> **Work required**
Include in the output exactly the lines from the opening of the data through the line containing "red_share = edged(tree, wobbled(tree, red, place, 0.2))", and nothing more.

> **Material**
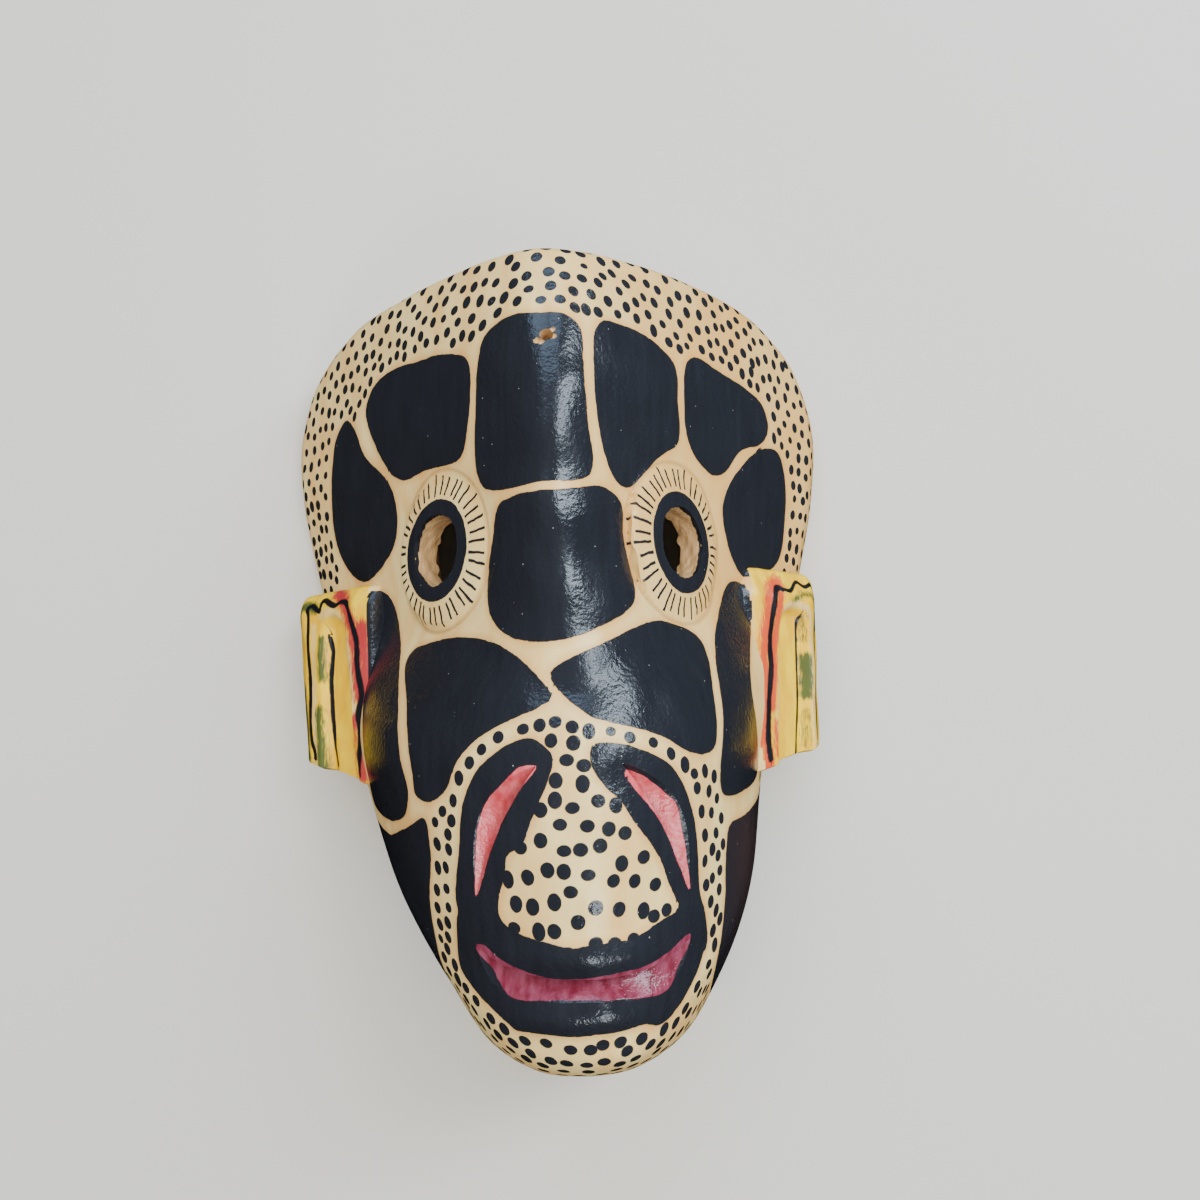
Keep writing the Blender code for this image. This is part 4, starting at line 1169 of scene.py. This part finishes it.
bend = stretched(tree, place, (0.5, 0.5, 0.5))
bend = add(tree, "MapRange", {"Value": bend, "To Min": -0.4, "To Max": 0.4})
across = add(tree, "Math", {0: off, 1: arc, 2: bend}, operation="MULTIPLY_ADD")
across = add(tree, "Math", {0: across}, operation="ABSOLUTE")
across = add(tree, "Math", {0: across, 1: STROKE_HALF}, operation="SUBTRACT")
near, far = (
    add(tree, "MapRange", {"Value": chance.outputs[k], "To Min": least, "To Max": most})
    for k, (least, most) in ((1, STROKE_NEAR), (2, STROKE_FAR))
)
from_near = add(tree, "Math", {0: near, 1: radius}, operation="SUBTRACT")
from_far = add(tree, "Math", {0: radius, 1: far}, operation="SUBTRACT")
stroke = add(tree, "Math", {0: across, 1: from_near}, operation="MAXIMUM")
stroke = add(tree, "Math", {0: stroke, 1: from_far}, operation="MAXIMUM")
ring = add(tree, "Math", {0: radius, 1: EYE_RING}, operation="SUBTRACT")
ring = wobbled(tree, ring, place, 0.22)
dark = add(tree, "Math", {0: dark, 1: stroke}, operation="MINIMUM")
dark = add(tree, "Math", {0: dark, 1: ring}, operation="MINIMUM")
black_share = edged(tree, dark)
red_share = edged(tree, wobbled(tree, red, place, 0.2))

streaks = stretched(tree, place, (0.16, 0.035, 0.16), 4.0)
streak_share = {"Value": streaks, "From Min": 0.44, "From Max": 0.72, "To Max": 0.75}
streak_share = add(tree, "MapRange", streak_share)
patches = stretched(tree, place, (0.045, 0.03, 0.045), 3.0, 3.0)
patch_share = {"Value": patches, "From Min": 0.45, "From Max": 0.7, "To Max": 0.5}
patch_share = add(tree, "MapRange", patch_share)
ground = mixed(tree, streak_share, colour("#edd28e"), colour("#e3b062"))
ground = mixed(tree, patch_share, ground, colour("#d99f52"))
by_edge = add(tree, "MapRange", {"Value": edge, "From Min": 2.0, "From Max": 0.1, "To Max": 0.5})
ground = mixed(tree, by_edge, ground, colour("#cc8d43"))
to_right = {"Value": mask_x, "From Min": -15.0, "From Max": 45.0, "To Min": 0.05, "To Max": 0.55}
to_right = add(tree, "MapRange", to_right)
up_face = add(tree, "MapRange", {"Value": mask_y, "From Min": -15.0, "From Max": 15.0, "To Min": 0.3})
glaze_share = add(tree, "Math", {0: to_right, 1: up_face}, operation="MULTIPLY")
ground = mixed(tree, glaze_share, ground, colour("#d5953f"))
# Painted shade: the ground is darkened to brown along the cut round each eye's round, where shade falls in
# the crease.
crease = add(tree, "Math", {0: radius, 1: EYE_ROUND + 0.3}, operation="SUBTRACT")
crease = add(tree, "Math", {0: crease}, operation="ABSOLUTE")
painted_crease_shade = add(tree, "MapRange", {"Value": crease, "From Min": 0.9, "From Max": 0.1, "To Max": 0.55})
ground = mixed(tree, painted_crease_shade, ground, colour("#a8773f"))
brushed = stretched(tree, place, (0.5, 0.06, 0.5), 3.0, 5.0)
right_jaw = add(tree, "MapRange", {"Value": mask_x, "From Min": 38.0, "From Max": 50.0})
low_down = add(tree, "MapRange", {"Value": mask_y, "From Min": -36.0, "From Max": -48.0})
maroon = add(tree, "Math", {0: right_jaw, 1: low_down}, operation="MULTIPLY")
black = mixed(tree, brushed, colour("#1b1c21"), colour("#24262c"))
black = mixed(tree, maroon, black, colour("#3a2c2c"))
mouth_share = add(tree, "MapRange", {"Value": mask_y, "From Min": -58.0, "From Max": -62.0})
smears = stretched(tree, place, (0.5, 0.12, 0.5), 4.0, 8.0)
smear_share = add(tree, "MapRange", {"Value": smears, "From Min": 0.35, "From Max": 0.65})
coral = mixed(tree, smear_share, colour("#bd3d45"), colour("#d66568"))
crimson = mixed(tree, smear_share, colour("#6c1e2f"), colour("#8c4256"))
paint = mixed(tree, black_share, ground, black)
paint = mixed(tree, red_share, paint, mixed(tree, mouth_share, coral, crimson))
dust = add(tree, "TexVoronoi", {"Vector": place, "Scale": 0.42, "Randomness": 1.0})
dust_share = {"Value": dust, "From Min": 0.075, "From Max": 0.05, "To Max": 0.6}
dust_share = add(tree, "MapRange", dust_share)
some = add(tree, "SeparateXYZ", {0: dust.node.outputs["Color"]})
some = add(tree, "Math", {0: some, 1: 0.72}, operation="GREATER_THAN")
dust_share = add(tree, "Math", {0: dust_share, 1: some}, operation="MULTIPLY")
paint = mixed(tree, dust_share, paint, colour("#b9b6ad"))
tree.links.new(paint, shader.inputs["Base Color"])

dull = stretched(tree, place, (0.2, 0.08, 0.2), 3.0, 9.0)
black_gloss, ground_gloss = (
    add(tree, "MapRange", {"Value": dull, "From Min": 0.3, "From Max": 0.7, "To Min": low, "To Max": high})
    for low, high in ((0.13, 0.3), (0.28, 0.42))
)
roughness = add(tree, "Mix", {0: black_share, 2: ground_gloss, 3: black_gloss}, data_type="FLOAT")
tree.links.new(roughness, shader.inputs["Roughness"])
peel = stretched(tree, place, (0.85, 0.85, 0.85), 2.0, 1.0)
fine_peel = stretched(tree, place, (2.2, 2.2, 2.2), 2.0, 2.0)
brush = stretched(tree, place, (1.6, 0.12, 1.6), 3.0, 4.0)
thick = add(tree, "MapRange", {"Value": black_share, "To Min": 0.25, "To Max": 1.0})
peel = add(tree, "Math", {0: peel, 1: thick}, operation="MULTIPLY")
films = ((peel, 0.17), (fine_peel, 0.05), (brush, 0.012), (black_share, 0.05), (red_share, 0.04))
relief(tree, shader, films)
shader.inputs["Specular IOR Level"].default_value = 0.42


# Bare wood, in the hollow, on the rim and in the bores: pale, with grain along the mask, rougher
# where the tool tore it. Black enamel has run a little way over the edge of each eye.

tree, shader, place = start_finish(materials[BARE])
fibres = stretched(tree, place, (0.9, 0.05, 0.9), 5.0)
fibre_share = add(tree, "MapRange", {"Value": fibres, "From Min": 0.35, "From Max": 0.68})
rings = stretched(tree, place, (0.12, 0.012, 0.12), 2.0, 2.0)
ring_share = add(tree, "MapRange", {"Value": rings, "From Min": 0.4, "From Max": 0.62, "To Max": 0.6})
wood = mixed(tree, fibre_share, colour("#a87f50"), colour("#cba876"))
wood = mixed(tree, ring_share, wood, colour("#b58a58"))
eye, radius = on_eye(tree)
in_bore = add(tree, "Math", {0: radius, 1: EYE_HOLE + 0.3}, operation="LESS_THAN")
run_in = add(tree, "Math", {0: 1.2, 1: eye[2]}, operation="SUBTRACT")
run_share = edged(tree, wobbled(tree, run_in, place, 0.7))
run_share = add(tree, "Math", {0: run_share, 1: in_bore}, operation="MULTIPLY")
wood = mixed(tree, run_share, wood, colour("#0f1014"))
tree.links.new(wood, shader.inputs["Base Color"])
shader.inputs["Roughness"].default_value = 0.75
torn = stretched(tree, place, (1.1, 0.2, 1.1), 4.0, 6.0)
relief(tree, shader, ((fibres, 0.35), (torn, 0.3)))


# The ears: the same enamels, brushed on nearly dry, so each colour breaks up at its edge.

tree, shader, place = start_finish(materials[EAR])
tints, lines = (
    add(tree, "SeparateXYZ", {0: add(tree, "Attribute", attribute_name=name).node.outputs["Vector"]}).node
    for name in ("ear_tints", "ear_lines")
)
broken = stretched(tree, place, (1.9, 0.4, 1.9), 5.0)
soft = stretched(tree, place, (0.25, 0.12, 0.25), 3.0, 4.0)
soft_share = add(tree, "MapRange", {"Value": soft, "From Min": 0.4, "From Max": 0.65})
paint = mixed(tree, soft_share, colour("#e6af04"), colour("#f3c70e"))
mask_x = add(tree, "SeparateXYZ", {0: place})
orange_share = add(tree, "MapRange", {"Value": mask_x, "From Min": -20.0, "From Max": 20.0})
red_paint = mixed(tree, orange_share, colour("#a82532"), colour("#cf4426"))
# First the paler tint along the arrises, then red, then green, each broken up at its edge.
for socket, tint, low, high, strong in (
    (2, colour("#d9b878"), 0.2, 0.9, 0.85),
    (0, red_paint, 0.1, 0.8, 0.97),
    (1, colour("#20482a"), 0.15, 0.8, 0.92),
):
    field = add(tree, "Math", {0: broken, 1: 1.9, 2: -0.95}, operation="MULTIPLY_ADD")
    field = add(tree, "Math", {0: tints.outputs[socket], 1: field}, operation="ADD")
    share = add(tree, "MapRange", {"Value": field, "From Min": low, "From Max": high, "To Max": strong})
    covered = add(tree, "Math", {0: tints.outputs[socket], 1: 0.01}, operation="GREATER_THAN")
    paint = mixed(tree, add(tree, "Math", {0: share, 1: covered}, operation="MULTIPLY"), paint, tint)
line = 9.0
for socket in (0, 1):
    away = add(tree, "Math", {0: lines.outputs[socket]}, operation="ABSOLUTE")
    line = add(tree, "Math", {0: line, 1: away}, operation="MINIMUM")
line = add(tree, "Math", {0: line, 1: 1.0}, operation="SUBTRACT")
line_share = edged(tree, wobbled(tree, line, place, 0.22), 0.2)
paint = mixed(tree, line_share, paint, colour("#15151a"))
tree.links.new(paint, shader.inputs["Base Color"])
shader.inputs["Roughness"].default_value = 0.33
brush = stretched(tree, place, (1.6, 0.12, 1.6), 3.0, 4.0)
relief(tree, shader, ((brush, 0.12), (broken, 0.12), (line_share, 0.04)))

for polygon in carved.polygons:
    polygon.use_smooth = True
carved.set_sharp_from_angle(angle=math.radians(38.0))


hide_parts("tigre_mask")
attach(block, "root")


# The floor and the light of a plain photograph studio.


def stage_floor():
    bm = bmesh.new()
    bmesh.ops.create_grid(bm, x_segments=1, y_segments=1, size=3.0)
    mesh = bpy.data.meshes.new("floor")
    bm.to_mesh(mesh)
    bm.free()
    obj = bpy.data.objects.new("floor", mesh)
    bpy.context.scene.collection.objects.link(obj)
    return obj


floor = stage_floor()
floor.visible_glossy = False
paper = bpy.data.materials.new("pale_backdrop_paper")
paper.use_nodes = True
paper.node_tree.nodes["Principled BSDF"].inputs["Base Color"].default_value = colour("#cbc6bd")
paper.node_tree.nodes["Principled BSDF"].inputs["Roughness"].default_value = 0.9
floor.data.materials.append(paper)


def softbox(name, place, target, size, power, tint):
    light = bpy.data.lights.new(name, "AREA")
    light.shape = "RECTANGLE"
    light.size, light.size_y = size
    light.energy = power
    light.color = tint
    obj = bpy.data.objects.new(name, light)
    obj.location = place
    obj.rotation_euler = (Vector(target) - Vector(place)).to_track_quat("-Z", "Y").to_euler()
    bpy.context.scene.collection.objects.link(obj)
    return obj


# Each light's place, what it points at, its size, its power in watts and its tint.
LIGHTS = {
    "overhead": ((-0.1, 0.25, 1.3), (0.0, 0.0, 0.05), (1.8, 1.6), 30.0, (1.0, 0.97, 0.92)),
    "window": ((0.74, 0.48, 0.85), (0.0, 0.0, 0.05), (0.35, 0.8), 16.0, (0.75, 0.89, 1.0)),
    "sky": ((-0.1, 1.1, 0.9), (0.0, 0.0, 0.05), (1.1, 0.6), 10.0, (0.5, 0.72, 1.0)),
    "low_window": ((0.34, -0.7, 1.0), (0.0, -0.07, 0.08), (0.42, 0.3), 6.5, (0.85, 0.94, 1.0)),
}
lights = {name: softbox(name, *settings) for name, settings in LIGHTS.items()}
lights["overhead"].visible_glossy = False
world = bpy.data.worlds.new("studio")
bpy.context.scene.world = world
world.use_nodes = True
world.node_tree.nodes["Background"].inputs["Color"].default_value = (0.8, 0.78, 0.74, 1.0)
world.node_tree.nodes["Background"].inputs["Strength"].default_value = 0.3
world.cycles_visibility.glossy = False


# The camera stands where the photograph was taken from: 295 mm over the table, tipped up a little
# towards the forehead and turned a little to one side.

CAMERA_PLACE = (0.011637, -0.022283, 0.295)
CAMERA_LENS = 27.03
CAMERA_TIP = math.radians(8.5)
CAMERA_ROLL = math.radians(1.6)
camera = bpy.data.objects.new("camera", bpy.data.cameras.new("camera"))
camera.data.lens = CAMERA_LENS
camera.data.clip_start = 0.01
forward = Vector((
    math.sin(CAMERA_TIP) * math.sin(CAMERA_ROLL),
    math.sin(CAMERA_TIP) * math.cos(CAMERA_ROLL),
    -math.cos(CAMERA_TIP),
))
right = Vector((math.cos(CAMERA_ROLL), -math.sin(CAMERA_ROLL), 0.0))
turn = Matrix((right, right.cross(forward), -forward)).transposed()
camera.matrix_world = Matrix.Translation(CAMERA_PLACE) @ turn.to_4x4()
bpy.context.scene.collection.objects.link(camera)
bpy.context.scene.camera = camera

> **Completed exercise**
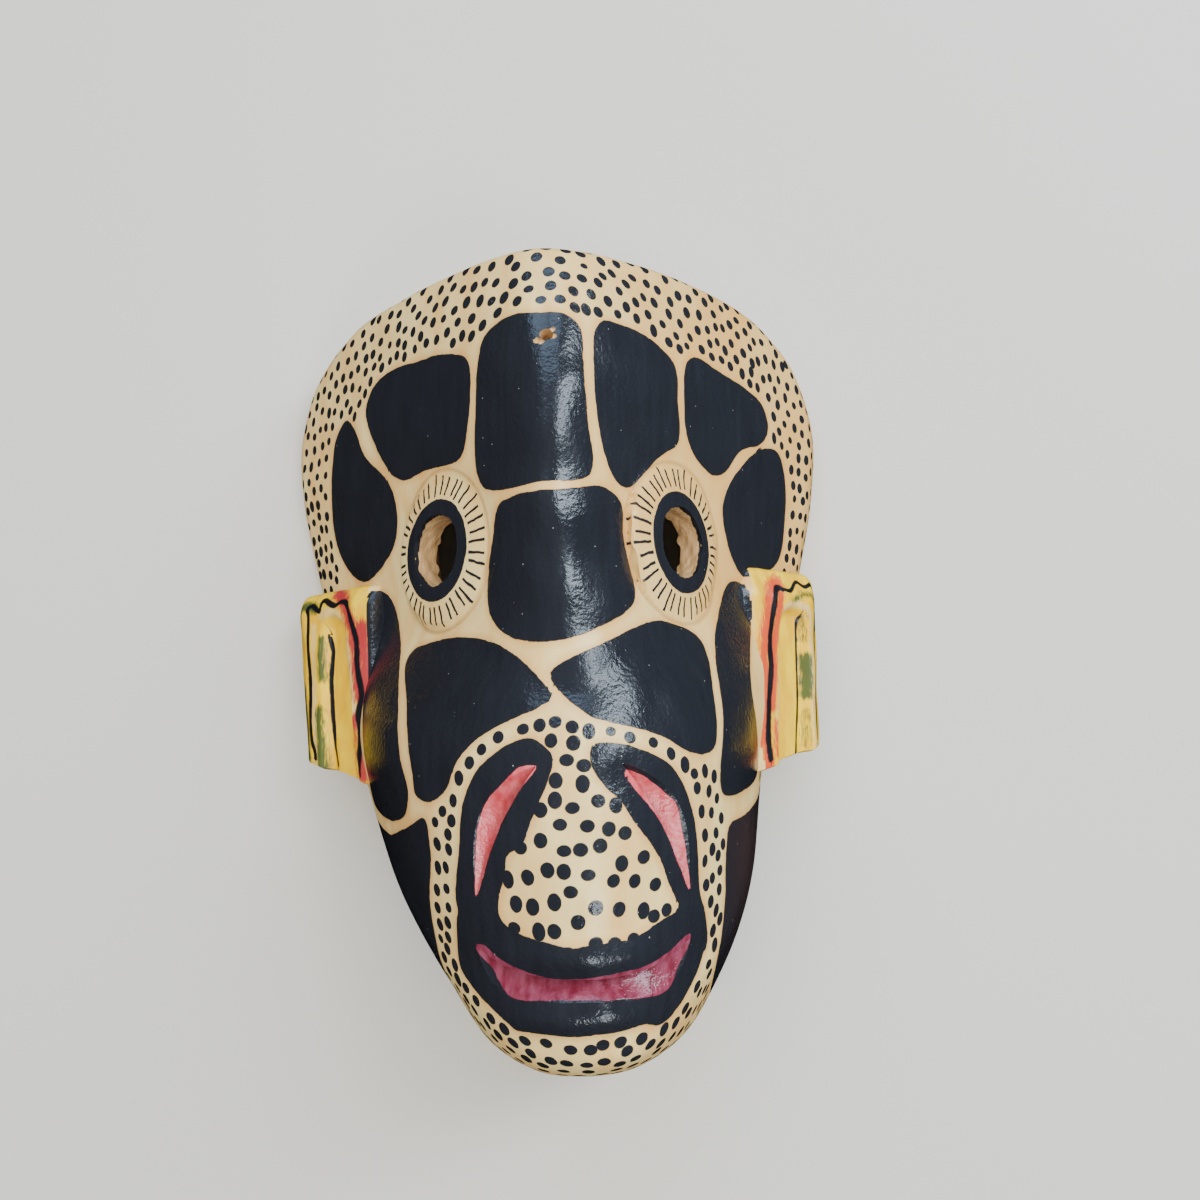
Keep writing the Blender code for this image. This is part 4, starting at line 1169 of scene.py. This part finishes it.
bend = stretched(tree, place, (0.5, 0.5, 0.5))
bend = add(tree, "MapRange", {"Value": bend, "To Min": -0.4, "To Max": 0.4})
across = add(tree, "Math", {0: off, 1: arc, 2: bend}, operation="MULTIPLY_ADD")
across = add(tree, "Math", {0: across}, operation="ABSOLUTE")
across = add(tree, "Math", {0: across, 1: STROKE_HALF}, operation="SUBTRACT")
near, far = (
    add(tree, "MapRange", {"Value": chance.outputs[k], "To Min": least, "To Max": most})
    for k, (least, most) in ((1, STROKE_NEAR), (2, STROKE_FAR))
)
from_near = add(tree, "Math", {0: near, 1: radius}, operation="SUBTRACT")
from_far = add(tree, "Math", {0: radius, 1: far}, operation="SUBTRACT")
stroke = add(tree, "Math", {0: across, 1: from_near}, operation="MAXIMUM")
stroke = add(tree, "Math", {0: stroke, 1: from_far}, operation="MAXIMUM")
ring = add(tree, "Math", {0: radius, 1: EYE_RING}, operation="SUBTRACT")
ring = wobbled(tree, ring, place, 0.22)
dark = add(tree, "Math", {0: dark, 1: stroke}, operation="MINIMUM")
dark = add(tree, "Math", {0: dark, 1: ring}, operation="MINIMUM")
black_share = edged(tree, dark)
red_share = edged(tree, wobbled(tree, red, place, 0.2))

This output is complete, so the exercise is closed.